Noatun has always bugged me, as it takes a long time to load and then doesn't let me edit tags. Why bother with it? :-) (Or if it's supposed to, it malfunctions for me.)
Elsewhere in this thread someone mentioned that artsd is going away in KDE 3/4/4.0. Why is that? Has ALSA caught up to the point that artsd is redundant?
Regarding the first point (why bother with noatun), I must say that I've been a long-time noatun advocate. I tried Juk for a week or so a little while ago, and loved the id3-editing portion. However, it fell down when it came to how I use my mp3-mplayer. I hate how it resets to whereever you starting playing in the playlist whenever you hit stop (rather than go to beginning of the the current song). In fact, I think that's the only thing that was wrong with it, and that alone was enough to drive me back to noatun :-) It's something that's very simple, but incredibally annoying if done wrong.
Secondly, arts and alsa are not on the same level. If KDE switched to alsa as it's multimedia layer, it would suddenly not be usable (for sound and video) on any *BSD, OSX, or Cygwin. Alsa does stand for Advanced *Linux* Sound Architecture, you know :-) The last I heard (and admittedly, it's been a while), kde-multimedia was looking seriously at gstreamer to use instead. There may be other systems, I forget. But basing it directly on alsa (or oss, or CoreAudio, etc) is simply not an option. Oh, and it definetly won't go away for 3.4, which by definition has to be compatible with all 3.x apps.
I agree too! KHTML is great, but having the web browser integrated with the file manager is a real PITA. Homepages is one example (and I must commend the KDE team on there not being many more), but also just the fact that Konquror the file manager had more than enough stuffed into it with out need a web browser on top of that. Also, I can't see why they were married in the first place, a web browser and a file manager are two completely seperate concepts. Also, to the person who says this is good integration, it isn't! It would be good integration if clicking an HTML opened it in the appros browser (which I'm sure it does), but making and application bloated in terms of features is bad. Usability?
It isn't a matter of making Konqueror a bloated application. It's actually a relatively lightweight container. The parts which are loaded in order to accomplish a task don't need to be loaded at the same time unless you're using both. That goes for the kparts viewers that load directly in Konqueror as well. This argument is somewhat akin to stating that Netscape is a bloated app because Adobe's PDF plugin loads Acrobat Reader in the same window. The main difference is that the apps are more closely knit in KDE, with more options.
Re-read my initial post. I said bloated in terms of features, not resources.

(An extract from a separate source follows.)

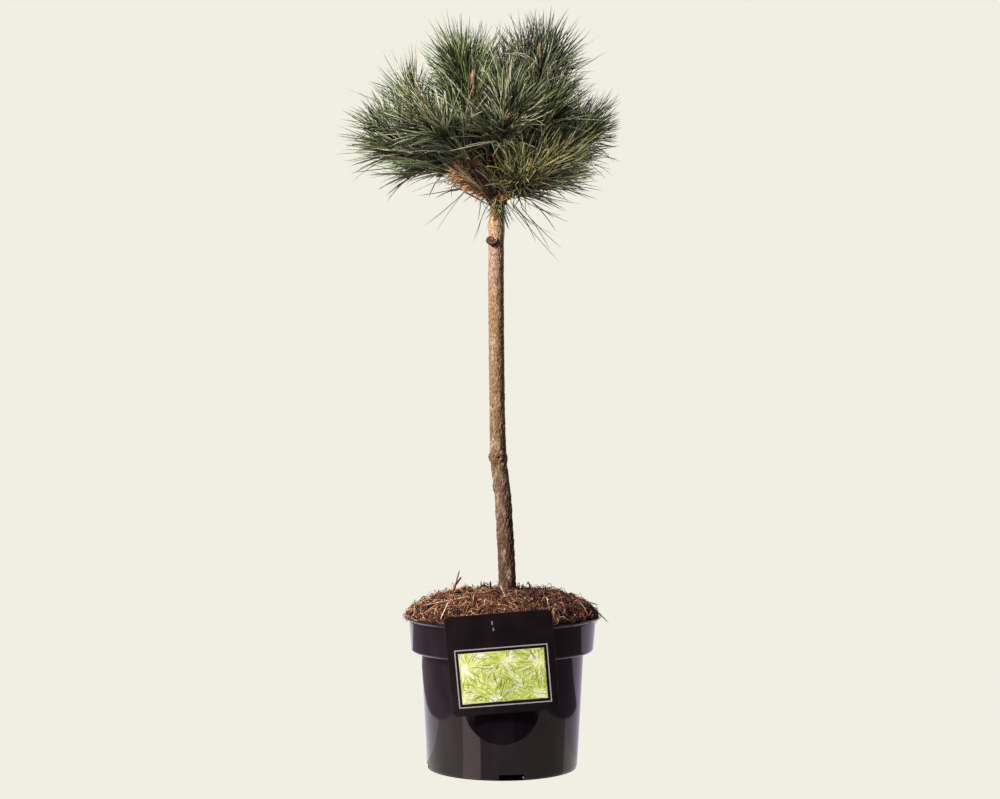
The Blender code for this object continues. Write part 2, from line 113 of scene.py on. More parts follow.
def add_piece(name, mesh, slot, replaced=()):
    """Adds a mesh to the plant, where it stands for the named solids."""
    piece = bpy.data.objects.new(name, mesh)
    plant.objects.link(piece)
    if slot == "needles":
        foliage.objects.link(piece)
    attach(piece, BODY)
    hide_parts(*replaced)
    return piece


def mesh_of(cage, name):
    """The mesh of a finished cage, which is then freed."""
    mesh = bpy.data.meshes.new(name)
    cage.to_mesh(mesh)
    cage.free()
    return mesh


def plain_finish(name, colour, roughness, gloss=0.5):
    """A finish with one colour all over."""
    material = bpy.data.materials.new(name)
    material.use_nodes = True
    shader = material.node_tree.nodes["Principled BSDF"]
    shader.inputs["Base Color"].default_value = (*colour, 1.0)
    shader.inputs["Roughness"].default_value = roughness
    shader.inputs["Specular IOR Level"].default_value = gloss
    return material


def triangle_mesh(name, points, corners, slots, finishes, smooth=True):
    """A mesh from arrays of points and of the three corners of each triangle."""
    mesh = bpy.data.meshes.new(name)
    mesh.vertices.add(len(points))
    mesh.vertices.foreach_set("co", np.asarray(points, dtype=np.float32).ravel())
    mesh.loops.add(3 * len(corners))
    mesh.loops.foreach_set("vertex_index", np.asarray(corners, dtype=np.int32).ravel())
    mesh.polygons.add(len(corners))
    mesh.polygons.foreach_set("loop_start", np.arange(0, 3 * len(corners), 3, dtype=np.int32))
    mesh.polygons.foreach_set("material_index", np.asarray(slots, dtype=np.int32))
    mesh.polygons.foreach_set("use_smooth", np.full(len(corners), smooth))
    for finish in finishes:
        mesh.materials.append(finish)
    mesh.update(calc_edges=True)
    return mesh


print("every piece rides on", BODY)


# %% [markdown]
# ## A pale studio with black boards
#
# The picture has a plain cream ground and no hard shadows, yet the plant itself is full of contrast. That
# comes from a bright wall behind, a small pale table and a dark room in front. The world gives the wall.
# The floor takes no light and glows with the same cream, so that it runs into the wall with no edge. Dark
# boards that the camera doesn't see stand for the room, dimmer on the right than on the left. A shaded part
# of the table and a bright strip on it give the pot's plastic something to mirror, and two lilac boards
# behind it give its pale edges. One soft lamp from the upper left is the main light, and it is linked to
# the plant alone. A wider one from the front brightens the needles only, so that the stem and the pot keep
# their dark sides.

# %% Light the studio
CREAM = (0.880, 0.855, 0.765)
ROOM_SIDE = 1.6
ROOM_FRONT = -3.0
ROOM_BACKS = (1.5, 0.9)
ROOM_HEIGHT = 3.0
TABLE_SIDE = 0.30
TABLE_FRONT = -0.33
TABLE_BACKS = (0.7, 0.25)
SHADE_BACK = 0.02
STRIP_TURNS = (math.radians(-30.0), math.radians(-16.0))
STRIP_ROOT = 0.086
STRIP_REACH = 0.34
BOARD_LIFT = 0.0015
FLOOR_SIZE = 12.0
NO_LIGHT = (0.0, 0.0, 0.0)
BLACK = (0.004, 0.004, 0.004)
DIM_ROOM = (1.0, 0.80, 0.96)
LEFT_GLOW = 0.34
RIGHT_GLOW = 0.17
FRONT_GLOW = 0.03
SHADE_GLOW = 0.50
STRIP_GLOW = 1.9
LILAC_SIDES = (0.098, 0.95)
LILAC_BACK = 1.7
LILAC_LIFT = 0.0008
LILAC_GLOWS = ((1.34, 1.28, 1.44), (0.78, 0.66, 0.85))
KEY_PLACE = (-1.50, -1.25, 1.60)
KEY_TARGET = (0.0, 0.0, 0.50)
KEY_SIZE = 0.5
KEY_POWER = 150.0
FILL_PLACE = (0.75, -2.30, 1.10)
FILL_TARGET = (0.0, 0.0, 0.75)
FILL_SIZE = 1.0
FILL_POWER = 60.0

world = bpy.data.worlds.new("studio")
world.use_nodes = True
world.node_tree.nodes["Background"].inputs["Color"].default_value = (*CREAM, 1.0)
world.node_tree.nodes["Background"].inputs["Strength"].default_value = 1.0
bpy.context.scene.world = world
bpy.context.scene.view_settings.view_transform = "Standard"


def board(name, corners, finish, seen):
    """A flat board of the studio, given by its corners."""
    mesh = bpy.data.meshes.new(name)
    mesh.from_pydata(corners, [], [range(len(corners))])
    mesh.materials.append(finish)
    obj = bpy.data.objects.new(name, mesh)
    obj.visible_camera = seen
    bpy.context.scene.collection.objects.link(obj)
    obj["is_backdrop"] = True
    return obj


def level_board(name, x0, x1, y0, y1, z, finish, seen=False):
    """A level rectangle at the height z."""
    return board(name, [(x0, y0, z), (x1, y0, z), (x1, y1, z), (x0, y1, z)], finish, seen)


def glowing(name, base, glow):
    """A rough finish that shines by itself a little."""
    finish = plain_finish(name, base, 1.0, 0.0)
    shader = finish.node_tree.nodes["Principled BSDF"]
    shader.inputs["Emission Color"].default_value = (*glow, 1.0)
    shader.inputs["Emission Strength"].default_value = 1.0
    return finish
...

I did read it, but it seems to miss the point. Konqueror isn't a web browser or file manager. It's a container application, sort of a universal meta-browser. The file manager and HTML renderer are simply plugins. Features can be added or removed dynamically by adding or removing plugins. If you don't use it as a file manager, then it isn't. The same is true about the web browser portion. Calling it bloated in terms of features seems a bit silly since features can be added or removed dynamically. If you take that away, it's no longer Konqueror.

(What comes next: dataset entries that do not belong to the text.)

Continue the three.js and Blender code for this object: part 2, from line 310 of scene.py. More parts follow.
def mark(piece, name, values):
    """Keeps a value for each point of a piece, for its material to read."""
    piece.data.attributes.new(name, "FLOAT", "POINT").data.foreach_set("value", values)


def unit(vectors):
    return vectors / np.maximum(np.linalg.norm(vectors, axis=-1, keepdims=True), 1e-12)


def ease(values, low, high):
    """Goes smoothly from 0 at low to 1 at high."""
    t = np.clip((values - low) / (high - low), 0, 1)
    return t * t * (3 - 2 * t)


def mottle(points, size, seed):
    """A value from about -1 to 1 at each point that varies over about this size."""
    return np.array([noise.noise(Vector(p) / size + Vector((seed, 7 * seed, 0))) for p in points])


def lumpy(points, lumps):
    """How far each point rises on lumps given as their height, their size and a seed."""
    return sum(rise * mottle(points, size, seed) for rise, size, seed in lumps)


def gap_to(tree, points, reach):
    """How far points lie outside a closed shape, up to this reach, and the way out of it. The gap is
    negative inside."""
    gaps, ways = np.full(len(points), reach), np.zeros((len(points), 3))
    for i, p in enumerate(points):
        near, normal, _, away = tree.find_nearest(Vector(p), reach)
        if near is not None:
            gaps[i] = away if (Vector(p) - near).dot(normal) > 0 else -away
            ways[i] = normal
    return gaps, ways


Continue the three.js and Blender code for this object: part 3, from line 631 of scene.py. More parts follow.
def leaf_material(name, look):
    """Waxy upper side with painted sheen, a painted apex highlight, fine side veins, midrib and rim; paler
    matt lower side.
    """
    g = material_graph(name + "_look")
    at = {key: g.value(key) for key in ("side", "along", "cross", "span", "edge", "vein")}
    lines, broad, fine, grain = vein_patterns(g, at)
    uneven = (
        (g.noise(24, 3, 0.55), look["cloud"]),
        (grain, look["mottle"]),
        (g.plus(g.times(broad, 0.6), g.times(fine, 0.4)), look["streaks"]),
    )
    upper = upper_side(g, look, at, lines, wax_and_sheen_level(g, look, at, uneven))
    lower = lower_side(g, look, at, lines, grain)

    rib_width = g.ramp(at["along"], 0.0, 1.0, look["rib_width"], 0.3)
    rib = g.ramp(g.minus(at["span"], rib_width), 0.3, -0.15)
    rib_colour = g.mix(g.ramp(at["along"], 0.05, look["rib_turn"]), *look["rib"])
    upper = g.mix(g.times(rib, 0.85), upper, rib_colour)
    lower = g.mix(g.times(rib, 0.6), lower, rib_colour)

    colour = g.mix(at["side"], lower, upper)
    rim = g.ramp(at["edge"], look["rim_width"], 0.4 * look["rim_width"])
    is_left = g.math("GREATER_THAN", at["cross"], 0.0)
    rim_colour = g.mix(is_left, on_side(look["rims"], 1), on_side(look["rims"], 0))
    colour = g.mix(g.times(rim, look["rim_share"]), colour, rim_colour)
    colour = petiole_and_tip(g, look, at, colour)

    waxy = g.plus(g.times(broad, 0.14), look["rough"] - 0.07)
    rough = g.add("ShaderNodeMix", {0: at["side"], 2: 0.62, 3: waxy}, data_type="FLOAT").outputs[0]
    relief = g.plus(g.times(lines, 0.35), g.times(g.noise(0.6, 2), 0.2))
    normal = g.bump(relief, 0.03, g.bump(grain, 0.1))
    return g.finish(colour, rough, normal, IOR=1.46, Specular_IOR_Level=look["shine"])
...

As an example, try right-clicking on a text file in the file manager. Choose "open in new window" from the menu that pops up. If you have the appropriate kpart, voila, Konqueror is now a text editor. Depending on what other plugins are present, other data types may have a part that can be loaded into konqueror. PDF files, filesystem trees and audio files are examples off the top of my head. You can use the location bar or even one of the plugins to access other plugins. IMO, it's a great model for data access that isn't constrained by a focus to be a single type of application.
Completely agreed with mr. Anonymous from previous post.

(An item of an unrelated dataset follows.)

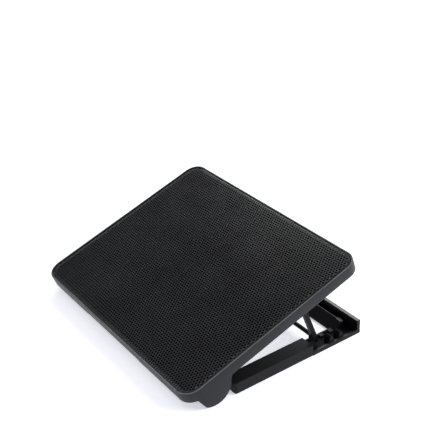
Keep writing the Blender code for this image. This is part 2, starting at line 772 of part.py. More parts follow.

If you think konqueror supports to much mimetypes, then go to the 'File Associations' dialog and remove unwanted mimes from the 'Embedding' tab. Eg. to make konqueror not supporting HTML anymore, simply configure it at text/html to not embed with the khtml part, and put your favorite browser on top of the 'Application Preference Order'.
Actually it helps me get my work done faster that kde is network transparent all over the place and that konqueror is a kpart viewer that uses ioslaves to grab data. I do web stuff for a living and in my world a lot of html resources are on remote sites that I need to access with sftp, ftp, webdav, etc. With konqueror I can go to any url that the system can recognize and an appropriate kpart is launched. khtml will render pages just fine no matter what protocol is used to get them and that saves me many hours a week.
You may consider it bloated and horrible usability but for me it is the primary purpose I use kde. I have used gnome some and the integration was just too painful. In kde I set spellcheck ONCE. I set proxy settings ONCE. I set my default editing compenent ONCE. I set my address book settings ONCE. It just saves me so much time by having stuff network transparent in a world where resources really are network transparent it is just that most are not used to dealing with network transparency. I have also worked with windows and mac machines extensively over the years and for web app stuff I consider them unusable. Overall the ioslave system should be some vfs layer just about the os (ie still userspace but below almost all the rest of userspace) So that you have one http, webdav, sftp, imap, pop, gzip etc layer on the system and EVERY app that uses it can do so. Think of how much nicer many things would be if mozilla, opera, lynx, links, wget etc did not have any understand of http at all but used a very nice vfs layer instead. You could improve the protocol, add a new version, fix bugs etc and all transparent to the apps.
The kde way really is the right way to do this to stop so much duplication of effort and they really have not gone far enough but at least the developers seem to be pushing for more transparency over time.
Completely agree with Kosh - KDE's network transparency is awesome once you get used to it. It's good for new computer users as well - you shouldn't have to use different applications for each type of file resource. Lots of things fit very well into the ioslave model, so you have two great usability bonuses:
- Only learn one overall model for file access. (protocol:/[domain/]path, with graphical browsing to make the path part easy)
- Only learn one interface for file transfers and access (Konqueror)
Compare with the way GNOME are trying to do it - one model for the desktop (spatial), another for file dialogs (hierarchal/browsing), and then another for remote access (URL based). The internet is here to stay and KDE embraces it.
I prefer to think of Konqueror as a GUI equivalent of a shell. No one would say that bash was bloated because you can do a million and one things with it - it is the glue that allows you to use the other programs. Konqueror is the same for file access and viewing, except you don't need to have programmer leanings to use it.